* INSTRUCTIONS FOR THE TASK
Begin with the line that contains "pole_lower, joiner = make_pole(stand, finish)" and end with the line that contains "zip(*points))), Vector(map(max, zip(*points)))": copy that span of lines exactly, and nothing outside it.

* GIVEN INFORMATION
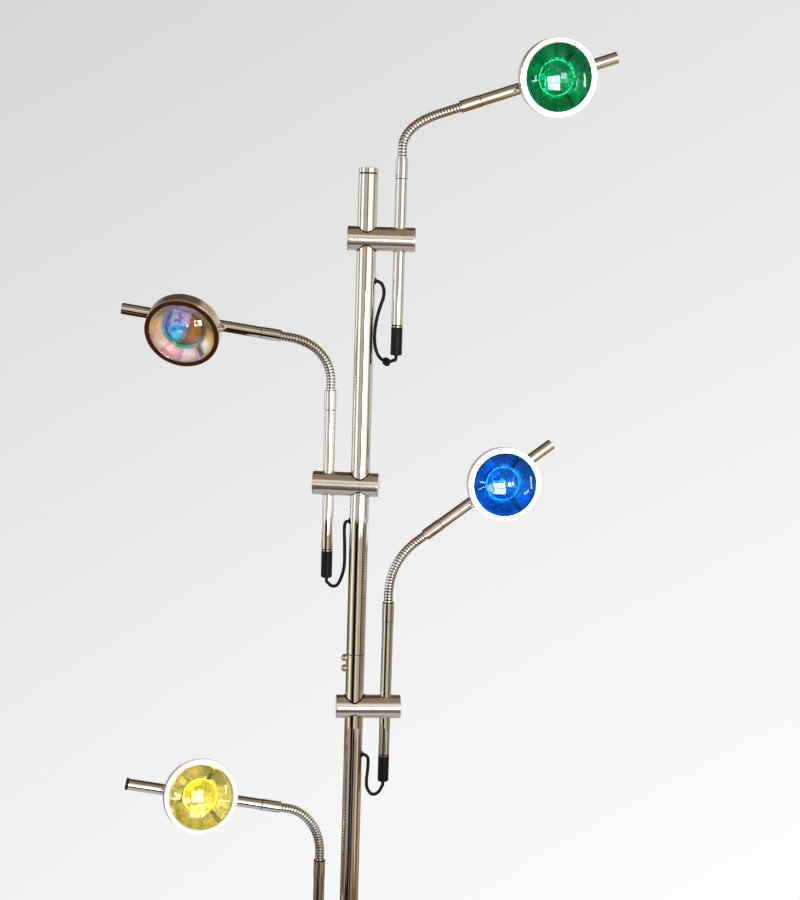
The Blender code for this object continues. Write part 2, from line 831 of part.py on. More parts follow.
def make_arm(arm, stand, finish):
    direction = arm.swing if arm.side > 0 else math.pi - arm.swing
    reach = arm.reach_turn if arm.side > 0 else math.pi - arm.reach_turn
    swivel = empty(f"swivel_{arm.number}", stand, (0, 0, arm.clamp_height), (0, 0, direction))
    turn = empty(f"turn_{arm.number}", swivel, (ARM_SPACING, 0, 0), (0, 0, reach - direction))
    pivot = neck_pivot(arm)
    bend = empty(f"bend_{arm.number}", turn, (pivot.x, 0, pivot.y))

    make_clamp(arm, swivel, finish)
    make_arm_tube(arm, turn, finish)
    make_gooseneck(arm, turn, finish)

    along = Vector((math.cos(arm.elevation), math.sin(arm.elevation)))
    neck_end = neck_path(arm)[-1][0]
    ferrule_foot = neck_end - along * (FERRULE_SOCKET_DEPTH - GAP) - pivot
    seam = ferrule_foot + along * FERRULE_LENGTH
    make_upper_ferrule(arm, bend, (ferrule_foot.x, 0, ferrule_foot.y), finish)
    roll = empty(f"roll_{arm.number}", bend, (seam.x, 0, seam.y), (0, -arm.elevation, 0))
    make_rod(arm, roll, finish)

    along_rod = ROD_LENGTH - HEAD_FROM_FERRULE if arm.flipped else HEAD_FROM_FERRULE
    face_turn = arm.side * (math.pi / 2 - arm.tilt)
    forward = Matrix.Rotation(face_turn, 3, "X") @ Vector((0, 0, ROD_BEHIND_FACE))
    head = empty(f"head_{arm.number}", roll, (along_rod, forward.y, forward.z), (face_turn, 0, 0))
    rod_hole = cutter(
        f"head_rod_hole_{arm.number}",
        ROD_RADIUS + GAP,
        along_rod - HEAD_RADIUS,
        along_rod + HEAD_RADIUS,
        TUBE_SIDES,
        roll,
        rotation=(0, math.pi / 2, 0),
    )
    glass = principled(f"coloured_glass_{arm.number}", arm.colour, GLASS_ROUGHNESS, 0.0, GLASS_TRANSMISSION)
    make_head(arm, head, rod_hole, finish, glass)
    make_lead(arm, stand, finish)


def main():
    clear_scene()
    finish = {name: principled(name, *values) for name, values in FINISHES.items()}
    stand = empty("stand")
    make_base(stand, finish)
    pole_lower, joiner = make_pole(stand, finish)
    make_knobs(stand, finish, pole_lower, joiner)
    for arm in ARMS:
        make_arm(arm, stand, finish)


main()
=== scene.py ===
"""Looks of a floor lamp with four spot heads on one polished pole.

Every turned piece is modelled once about its own Z, as on a lathe, and copied to each arm. Its points
keep their place on the lathe in the attribute "turned", which the metal's grain follows.
"""

import json
import math

import bpy
from mathutils import Matrix, Vector


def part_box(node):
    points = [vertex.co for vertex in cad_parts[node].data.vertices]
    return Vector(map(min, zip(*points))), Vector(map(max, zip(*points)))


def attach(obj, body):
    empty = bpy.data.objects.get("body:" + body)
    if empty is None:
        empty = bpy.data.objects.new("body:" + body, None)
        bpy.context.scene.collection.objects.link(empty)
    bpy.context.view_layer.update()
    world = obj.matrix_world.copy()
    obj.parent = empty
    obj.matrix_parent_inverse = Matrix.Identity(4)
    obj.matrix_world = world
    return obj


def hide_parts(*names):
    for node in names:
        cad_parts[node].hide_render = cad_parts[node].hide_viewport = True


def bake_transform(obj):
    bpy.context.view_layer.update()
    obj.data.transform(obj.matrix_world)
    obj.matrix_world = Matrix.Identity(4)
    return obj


MM = 0.001
DEGREE = math.pi / 180.0
QUARTER = math.pi / 2

# The photograph's camera
IMAGE_HEIGHT = 900
FOCAL_PIXELS = 1268
SENSOR = 36.0
CAMERA_PLACE = (0.0506, -1.6336, 1.5766)
CAMERA_PITCH = 8.17 * DEGREE
CAMERA_ROLL = 1.81 * DEGREE

# Sides of the turned pieces, and steps of their arcs
BASE_SIDES = 160
POLE_SIDES = 96
TUBE_SIDES = 72
HEAD_SIDES = 128
NECK_SIDES = 40
KNOB_SIDES = 48
SMALL_SIDES = 32
EDGE_SEGMENTS = 3
FINE_SEGMENTS = 2
CLAMP_RINGS = 36
BASE_EDGE_STEPS = 10
KNOB_STEPS = 14
LENS_STEPS = 16
BOWL_STEPS = 10
ROLL_STEPS = 8
SMALL_STEPS = 6
CURVE_STEPS = 12
KNOT_STEPS = 60
LEAD_RESOLUTION = 5
KNOT_RESOLUTION = 4
CLIP_CUTS = 3

# Angles past which an edge is rounded, or stays sharp in the shading
ROUNDED_ANGLE = 35.0 * DEGREE
STEP_ANGLE = 25.0 * DEGREE
SHARP_ANGLE = 40.0 * DEGREE
DOME_ANGLE = 50.0 * DEGREE
CORD_ANGLE = 60.0 * DEGREE

# Stand
BASE_RADIUS = 150.0 * MM
BASE_HEIGHT = 24.0 * MM
BASE_EDGE_RADIUS = 6.0 * MM
BASE_WALL = 1.5 * MM
BASE_LIFT = 1.0 * MM
POLE_RADIUS = 12.5 * MM
POLE_WALL = 1.5 * MM
SEAM_EDGE = 0.35 * MM
POLE_EDGE = 0.6 * MM
CAP_SEAM = 1.1 * MM
CAP_NECK = 1.2 * MM
KNOB_RADIUS = 5.0 * MM
KNOB_NECK_RADIUS = 3.4 * MM
KNOB_OVERHANG = 1.2 * MM
KNOB_COLLAR = 0.6 * MM
SEAT_GAP = 0.3 * MM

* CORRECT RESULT
    pole_lower, joiner = make_pole(stand, finish)
    make_knobs(stand, finish, pole_lower, joiner)
    for arm in ARMS:
        make_arm(arm, stand, finish)


main()
=== scene.py ===
"""Looks of a floor lamp with four spot heads on one polished pole.

Every turned piece is modelled once about its own Z, as on a lathe, and copied to each arm. Its points
keep their place on the lathe in the attribute "turned", which the metal's grain follows.
"""

import json
import math

import bpy
from mathutils import Matrix, Vector


def part_box(node):
    points = [vertex.co for vertex in cad_parts[node].data.vertices]
    return Vector(map(min, zip(*points))), Vector(map(max, zip(*points)))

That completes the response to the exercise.